Not every idea is perfect, with a few throwaway jokes about climate change, endangered animals, and foreign aid to other countries. Even in these moments, however, Gregory is a brilliant performer, full of laugh out loud jokes. Laughing along to a well-meaning old guy at a bar who’s holding court even if he sometimes talks out his ass is a Southern tradition. Occasionally, Crock Pots and Chicken Legs feels like that, leaving you shaking your head awhile giggling along.

 

In the era of Trump, I understand why some comedy fans may be apprehensive to put their trust into listening to 45 minutes of comedy by a 73-year-old man from Georgia. Outside of a few brief mentions of the sort of things old people don’t believe in, like climate change, Crock Pots and Chicken Legs isn’t a political record. In fact, I would say its general lack of politics is what makes it so important to consume.

 

As we become more divided, it’s incredibly easy to paint people with a broad brush. It’s something Gregory himself is sometimes guilty of. But laughter and family are universal, as are dark secrets. Even if you’ve never haggled for a truck at a funeral or put a crock pot on layaway, most people have oddball family we love in spite of everything. We all know well-meaning idiots and the stress of simple frustrations.
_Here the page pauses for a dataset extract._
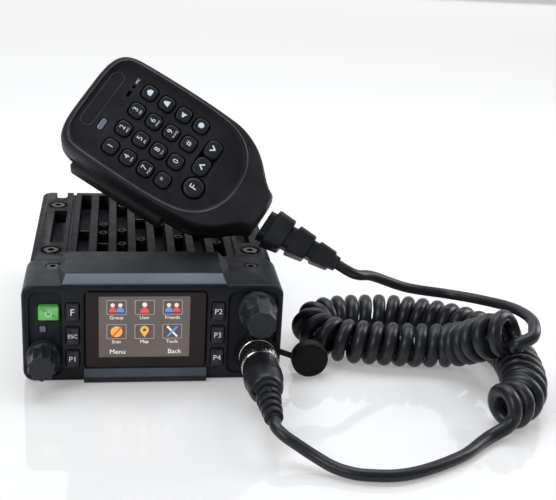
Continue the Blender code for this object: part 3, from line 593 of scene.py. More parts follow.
def varied_tube(name, points, radii, sides, mat):
    """A tube whose radius changes along POINTS."""
    tangents, across = carried_frames(points)
    bm = bmesh.new()
    rings = []
    for point, tangent, side, radius in zip(points, tangents, across, radii):
        other = tangent.cross(side)
        rings.append([point + radius * (cos(a) * side + sin(a) * other)
                      for a in (2 * pi * i / sides for i in range(sides))])
    add_loft(bm, rings)
    obj = object_from(name, bm, mat)
    obj.data.shade_smooth()
    return obj


def make_cord(mats):
    first = mic_point(RELIEF_END[0] - 4.0, RELIEF_END[1], CORD_PLANE)
    second = mic_point(RELIEF_END[0] + 9.3, RELIEF_END[1] + 0.6, CORD_PLANE)
    curl = curl_points(radians(215.0), radians(190.0))
    upper = [first, second] + [Vector(p) for p in UPPER_ROUTE]
    lower = [Vector(p) for p in LOWER_ROUTE[::-1]] + [Vector((SOCKET[0], -118.0, SOCKET[1]))]
    path = smooth_route(upper + curl + lower, 1.6)
    first_turn = min(range(len(path)), key=lambda i: (path[i] - curl[0]).length)
    last_turn = min(range(len(path)), key=lambda i: (path[i] - curl[-1]).length)
    radii = []
    fade = 22.0
    for i in range(len(path)):
        outside = max(first_turn - i, i - last_turn, 0) / fade
        share = max(0.0, 1.0 - outside)
        share = share * share * (3.0 - 2.0 * share)
        radii.append(CORD_RADIUS + (COIL_CORD_RADIUS - CORD_RADIUS) * share)
    path, radii = path[::-1], radii[::-1]
    cord = varied_tube("coiled_cord", path, radii, 14, mats["cord"])
    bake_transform(cord)
    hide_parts("cord_upper", "cord_curl", "cord_lower")


# ---------------------------------------------------------------------- radio

def paint_lit_faces(obj, mat, above):
    """Give MAT to the faces that slope up and forward higher than ABOVE; MAT is a lighter copy of the
    plastic, a painted highlight where those faces catch the light.
    """
    obj.data.materials.append(mat)
    for face in obj.data.polygons:
        if face.normal.y < -0.35 and face.normal.z > 0.3 and face.center.z > above * MM:
            face.material_index = 1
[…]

The fact that James Gregory is so funny in spite of how little you might have in common with him is part of why you should listen. At the very least, give it a spin to understand just once what having a funny, odd, occasionally brilliant Southern Grandpa is like. James Gregory is everything I love about Southern storytelling, with a few frustrating reminders that the past still needs to be dragged kicking and screaming into the future. But at least you’ll be cackling as you drag it into the now.